--- START ---

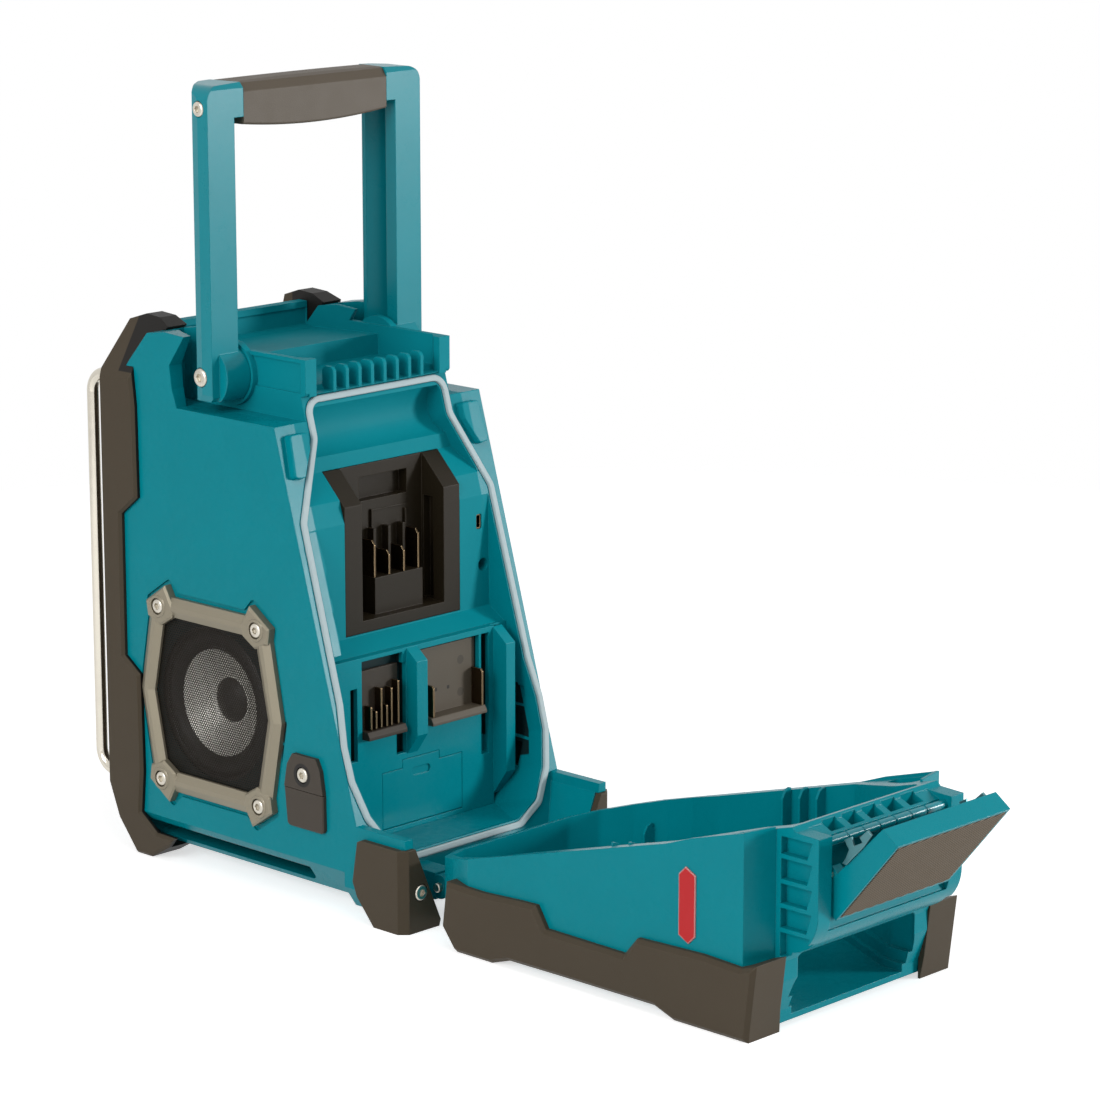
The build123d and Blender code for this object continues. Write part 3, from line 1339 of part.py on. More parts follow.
with BuildPart() as grip_screws:
    seat = Plane(origin=(ARM_OUTER - 1.8, Y_ORIGIN - 143.4, 417.4), x_dir=(0, 1, 0), z_dir=(1, 0, 0))
    add(socket_screw(seat, 4.2, 2.4, 1.5, 28))
    mirror(about=Plane.YZ)

with BuildPart() as pivot_screws:
    seat = Plane(origin=(ARM_OUTER - 1.8, Y_ORIGIN + PIVOT_Y, PIVOT_Z), x_dir=(0, 1, 0), z_dir=(1, 0, 0))
    add(socket_screw(seat, 5.1, 2.6, PIVOT_RADIUS, 25.5))
    mirror(about=Plane.YZ)

# ---------------------------------------------------------------------------
# Front panel with the controls
# ---------------------------------------------------------------------------
PANEL_BACK = -216.4
PANEL_FRONT = -223.0
WINDOW_Z = 208.0
KNOB_Z = 132.0
PRESET_X = (-36, -12, 12, 36)
PRESET_Z = 176.0
POWER_X = -38.0
POWER_Z = 132.0
SOCKET_Z = 70.0
BUTTON_FIT = 0.35

with BuildPart() as front_panel:
    with BuildSketch(cross(PANEL_BACK)):
        with Locations((0, 144)):
            RectangleRounded(111.4, 195.4, 5.8)
    extrude(amount=PANEL_BACK - PANEL_FRONT)
    chamfer(front_panel.faces().sort_by(Axis.Y)[0].edges(), length=1.2)
    # window frame, stepped
    with BuildSketch(cross(PANEL_FRONT)):
        with Locations((0, WINDOW_Z)):
            RectangleRounded(92, 44, 4)
    extrude(amount=-2, mode=Mode.SUBTRACT)
    with BuildSketch(cross(PANEL_FRONT)):
        with Locations((0, WINDOW_Z)):
            RectangleRounded(78, 32, 2)
    extrude(amount=-8, mode=Mode.SUBTRACT)
    # button openings
    with BuildSketch(cross(PANEL_FRONT)):
        with Locations([(x, PRESET_Z) for x in PRESET_X]):
            RectangleRounded(16, 8, 2)
        with Locations((POWER_X, POWER_Z)):
            Circle(7)
    extrude(amount=-8, mode=Mode.SUBTRACT)
    # dish and spindle hole of the knob
    with BuildSketch(cross(PANEL_FRONT)):
        with Locations((0, KNOB_Z)):
            Circle(24)
    extrude(amount=-2.4, mode=Mode.SUBTRACT)
    with BuildSketch(cross(PANEL_FRONT)):
        with Locations((0, KNOB_Z)):
            Circle(3.07)
    extrude(amount=-8, mode=Mode.SUBTRACT)
    # socket recess under the cover, with two round sockets and a flat one
    with BuildSketch(cross(PANEL_FRONT)):
        with Locations((0, SOCKET_Z)):
            RectangleRounded(64.6, 24.6, 3)
    extrude(amount=-4, mode=Mode.SUBTRACT)
    with BuildSketch(cross(PANEL_FRONT)):
        with Locations((-20, SOCKET_Z)):
            Circle(3)
        with Locations((0, SOCKET_Z)):
            RectangleRounded(9, 3.4, 1.6)
        with Locations((20, SOCKET_Z)):
            RectangleRounded(12.5, 5, 0.6)
    extrude(amount=-8, mode=Mode.SUBTRACT)
    # posts that carry the board
    with BuildSketch(cross(PANEL_BACK - 0.5)):
        with Locations((-46, 90), (46, 90), (-46, 156), (46, 156)):
            Circle(3)
    extrude(amount=-6.55)

with BuildPart() as display_window:
    with BuildSketch(cross(PANEL_FRONT + 1.9)):
        with Locations((0, WINDOW_Z)):
            RectangleRounded(91.4, 43.4, 3.8)
    extrude(amount=1.6)

with BuildPart() as display_module:
    with BuildSketch(cross(PANEL_BACK + 0.2)):
        with Locations((0, WINDOW_Z)):
            Rectangle(76, 30)
    extrude(amount=3.8)
    with BuildSketch(cross(PANEL_BACK + 2)):
        with Locations((0, WINDOW_Z)):
            Rectangle(86, 38)
    extrude(amount=1.9)

with BuildPart() as main_board:
    with BuildSketch(cross(PANEL_BACK + 7.7)):
        with Locations((0, 123)):
            Rectangle(100, 90)
    extrude(amount=1.6)
    with BuildSketch(cross(PANEL_BACK + 12)):
        with Locations((-24, 116), (18, 138)):
            Rectangle(22, 22)
    extrude(amount=4.4)

with BuildPart() as preset_button_1:
    with BuildSketch(cross(PANEL_FRONT - 1.2)):
        with Locations((PRESET_X[0], PRESET_Z)):
            RectangleRounded(16 - 2 * BUTTON_FIT, 8 - 2 * BUTTON_FIT, 2 - BUTTON_FIT)
    extrude(amount=-7)
    chamfer(preset_button_1.faces().sort_by(Axis.Y)[0].edges(), length=0.5)

preset_buttons = [preset_button_1]
for x in PRESET_X[1:]:
    with BuildPart() as preset_button:
        add(preset_button_1.part.moved(Location((x - PRESET_X[0], 0, 0))))
    preset_buttons.append(preset_button)

with BuildPart() as power_button:
    with BuildSketch(cross(PANEL_FRONT - 1.2)):
        with Locations((POWER_X, POWER_Z)):
            Circle(7 - BUTTON_FIT)
    extrude(amount=-7)
    chamfer(power_button.faces().sort_by(Axis.Y)[0].edges(), length=0.6)

KNOB_FLUTES = 24
with BuildPart() as tuning_knob:
    with BuildSketch(cross(PANEL_FRONT + 1.9)):
        with Locations((0, KNOB_Z)):
            Circle(22)
    extrude(amount=13)
    fillet(tuning_knob.edges().sort_by(Axis.Y)[0], radius=2.2)
    with BuildSketch(cross(PANEL_FRONT - 2)):
        with Locations((0, KNOB_Z)):
            with PolarLocations(22.6, KNOB_FLUTES):
                Circle(1.5)
    extrude(amount=12, mode=Mode.SUBTRACT)
    with BuildSketch(cross(PANEL_FRONT - 11.1)):
        with Locations((0, KNOB_Z)):
            Circle(16)
    extrude(amount=-1.2, mode=Mode.SUBTRACT)
    with BuildSketch(cross(PANEL_FRONT)):
        with Locations((0, KNOB_Z)):
            Circle(3)
    extrude(amount=-12)

with BuildPart() as socket_cover:
    with BuildSketch(cross(PANEL_FRONT + 1.6)):
        with Locations((0, SOCKET_Z)):
            RectangleRounded(64, 24, 2.8)
    extrude(amount=2.4)
    chamfer(socket_cover.faces().sort_by(Axis.Y)[0].edges(), length=0.6)
    with BuildSketch(cross(PANEL_FRONT - 0.8)):
        with Locations((0, SOCKET_Z + 8.5)):
            SlotOverall(18, 3)
    extrude(amount=1.2)

PIECES = {
    "housing": housing,
    "right_front_bumper": right_front_bumper,
    "left_front_bumper": left_front_bumper,
    "right_rear_bumper": right_rear_bumper,
    "left_rear_bumper": left_rear_bumper,
    "right_guard_bar": right_guard_bar,
    "left_guard_bar": left_guard_bar,
    "right_speaker_frame": right_speaker_frame,
    "left_speaker_frame": left_speaker_frame,
    "right_grille_mesh": right_grille_mesh,
    "left_grille_mesh": left_grille_mesh,
    "right_speaker_driver": right_speaker_driver,
    "left_speaker_driver": left_speaker_driver,
    "frame_screws": frame_screws,
    "bumper_screws": bumper_screws,
    "battery_deck": battery_deck,
    "backup_cell_cover": backup_cell_cover,
    "tool_battery_mount": tool_battery_mount,
    "mount_terminals": mount_terminals,
    "small_terminal_block": small_terminal_block,
    "small_terminals": small_terminals,
    "large_terminal_block": large_terminal_block,
    "large_terminals": large_terminals,
    "bay_seal": bay_seal,
    "usb_port": usb_port,
    "dc_cover_tab": dc_cover_tab,
    "dc_cover_door": dc_cover_door,
    "dc_cover_screw": dc_cover_screw,
    "dc_jack": dc_jack,
    "lid": lid,
    "right_lid_bumper": right_lid_bumper,
    "left_lid_bumper": left_lid_bumper,
    "lid_badges": lid_badges,
    "latch_flap": latch_flap,
    "latch_pad": latch_pad,
    "latch_links": latch_links,
    "latch_pin": latch_pin,
    "latch_rod": latch_rod,
    "hinge_pin": hinge_pin,
    "right_handle_arm": right_handle_arm,
    "left_handle_arm": left_handle_arm,
    "handle_grip": handle_grip,
    "handle_core": handle_core,
    "grip_screws": grip_screws,
    "pivot_screws": pivot_screws,
    "front_panel": front_panel,
    "display_window": display_window,
    "display_module": display_module,
    "main_board": main_board,
    "power_button": power_button,
    "tuning_knob": tuning_knob,
    "socket_cover": socket_cover,
}
PIECES.update({f"preset_button_{i + 1}": button for i, button in enumerate(preset_buttons)})

for label, piece in PIECES.items():
    piece.part.label = label
    export_step(piece.part, f"parts/{label}.step")
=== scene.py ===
import json
from math import cos, pi, radians, sin, sqrt

import bmesh
import bpy
from bpy.props import FloatProperty, FloatVectorProperty, PointerProperty
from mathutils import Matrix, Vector


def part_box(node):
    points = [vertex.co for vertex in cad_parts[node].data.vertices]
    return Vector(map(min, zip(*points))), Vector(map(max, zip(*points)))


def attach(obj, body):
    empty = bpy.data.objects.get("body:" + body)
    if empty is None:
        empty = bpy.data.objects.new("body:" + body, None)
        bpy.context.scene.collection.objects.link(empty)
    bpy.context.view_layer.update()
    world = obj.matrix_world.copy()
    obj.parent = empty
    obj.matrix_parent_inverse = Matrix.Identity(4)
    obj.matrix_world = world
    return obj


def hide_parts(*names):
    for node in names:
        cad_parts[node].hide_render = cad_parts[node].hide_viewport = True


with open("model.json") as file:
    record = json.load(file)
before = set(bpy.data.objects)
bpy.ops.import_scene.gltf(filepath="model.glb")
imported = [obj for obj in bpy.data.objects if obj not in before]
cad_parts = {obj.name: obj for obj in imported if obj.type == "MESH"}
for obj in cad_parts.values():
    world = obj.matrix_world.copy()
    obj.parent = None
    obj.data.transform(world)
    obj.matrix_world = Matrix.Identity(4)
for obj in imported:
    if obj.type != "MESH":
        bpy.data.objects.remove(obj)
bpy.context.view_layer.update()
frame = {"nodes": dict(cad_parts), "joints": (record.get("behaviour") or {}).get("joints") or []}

bl_info = {
    "name": "Jobsite radio looks",
    "version": (1, 0, 0),
    "blender": (4, 5, 0),
    "location": "View3D > Sidebar > Radio",
    "description": "Finishes and fine pieces for an upright jobsite radio with its battery lid open",
    "category": "Object",
}

JOINTS = {joint["name"]: joint for joint in frame["joints"]}
HINGE_LINE = JOINTS["lid_hinge"]["pos_m"][1]
SIDES = {"right": 1, "left": -1}


def middle(node):
    """Centre of a CAD node's box."""
    low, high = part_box(node)
    return (low + high) / 2


def tone(red, green, blue):
    """Linear colour from the 0-255 values that a screen shows."""
    parts = [value / 255 for value in (red, green, blue)]
    return tuple(p / 12.92 if p <= 0.04045 else ((p + 0.055) / 1.055) ** 2.4 for p in parts)


# ---------------------------------------------------------------------------
# Shader values and finishes
# ---------------------------------------------------------------------------
class Value:
    """A shader socket that can stand in a Python expression."""

    def __init__(self, nodes, socket):
        self.nodes, self.socket = nodes, socket

    def maths(self, operation, *values, clamp=False):
        settings = {"operation": operation, "use_clamp": clamp}
        return self.nodes.node("ShaderNodeMath", settings, dict(enumerate(values)))

    def __add__(self, other):
        return self.maths("ADD", self, other)

    def __radd__(self, other):
        return self.maths("ADD", other, self)

    def __sub__(self, other):
        return self.maths("SUBTRACT", self, other)

    def __rsub__(self, other):
        return self.maths("SUBTRACT", other, self)

    def __mul__(self, other):
        return self.maths("MULTIPLY", self, other)

    def __rmul__(self, other):
        return self.maths("MULTIPLY", other, self)

    def __truediv__(self, other):
        return self.maths("DIVIDE", self, other)

    def __rtruediv__(self, other):
        return self.maths("DIVIDE", other, self)

    def clamped(self):
        return self.maths("ADD", self, 0.0, clamp=True)

    def absolute(self):
        return self.maths("ABSOLUTE", self)

    def sine(self):
        return self.maths("SINE", self)

    def rises(self, start, end):
        """Smooth step from 0 at start to 1 at end."""
        settings = {"interpolation_type": "SMOOTHSTEP"}
        inputs = {"Value": self, "From Min": start, "From Max": end}
        return self.nodes.node("ShaderNodeMapRange", settings, inputs)

    def above(self, level, blur):
        """1 above level and 0 below it, over an edge this wide."""
        return self.rises(level, level + blur)

    def below(self, level, blur):
        """1 below level and 0 above it, over an edge this wide."""
        return 1 - self.above(level, blur)


class Nodes:
    """A node tree that is written as expressions."""

    def __init__(self, tree):
        self.tree = tree

    def node(self, kind, settings, inputs, output=0):
        """Adds one node: its settings first, then the values or links of its sockets."""
        made = self.tree.nodes.new(kind)
        for name, value in settings.items():
            setattr(made, name, value)
        for name, value in inputs.items():
            self.fill(made.inputs[name], value)
        return Value(self, made.outputs[output])

    def fill(self, socket, value):
        if isinstance(value, Value):
            self.tree.links.new(value.socket, socket)
        elif socket.type == "RGBA" and len(value) == 3:
            socket.default_value = (*value, 1)
        else:
            socket.default_value = value

    def mix(self, first, second, factor):
        """Colour between first and second; 0, 6, 7 and 2 are the Mix node's colour sockets."""
        inputs = {0: factor, 6: first, 7: second}
        return self.node("ShaderNodeMix", {"data_type": "RGBA"}, inputs, output=2)

    def seen(self):
        """1 for rays from the camera, a mirror or glass, and 0 for those that only light."""
        camera, glossy, clear = [
            self.node("ShaderNodeLightPath", {}, {}, output=f"Is {ray} Ray")
            for ray in ("Camera", "Glossy", "Transmission")
        ]
        return (camera + glossy + clear).clamped()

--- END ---

■ **INSTRUCTIONS FOR THE TASK**:
Reproduce the lines exactly, taking as the first line the one with "for label, piece" and as the last line the one with "in imported if", and include nothing else.

■ **EXERCISE RESULT**:
for label, piece in PIECES.items():
    piece.part.label = label
    export_step(piece.part, f"parts/{label}.step")
=== scene.py ===
import json
from math import cos, pi, radians, sin, sqrt

import bmesh
import bpy
from bpy.props import FloatProperty, FloatVectorProperty, PointerProperty
from mathutils import Matrix, Vector


def part_box(node):
    points = [vertex.co for vertex in cad_parts[node].data.vertices]
    return Vector(map(min, zip(*points))), Vector(map(max, zip(*points)))


def attach(obj, body):
    empty = bpy.data.objects.get("body:" + body)
    if empty is None:
        empty = bpy.data.objects.new("body:" + body, None)
        bpy.context.scene.collection.objects.link(empty)
    bpy.context.view_layer.update()
    world = obj.matrix_world.copy()
    obj.parent = empty
    obj.matrix_parent_inverse = Matrix.Identity(4)
    obj.matrix_world = world
    return obj


def hide_parts(*names):
    for node in names:
        cad_parts[node].hide_render = cad_parts[node].hide_viewport = True


with open("model.json") as file:
    record = json.load(file)
before = set(bpy.data.objects)
bpy.ops.import_scene.gltf(filepath="model.glb")
imported = [obj for obj in bpy.data.objects if obj not in before]
cad_parts = {obj.name: obj for obj in imported if obj.type == "MESH"}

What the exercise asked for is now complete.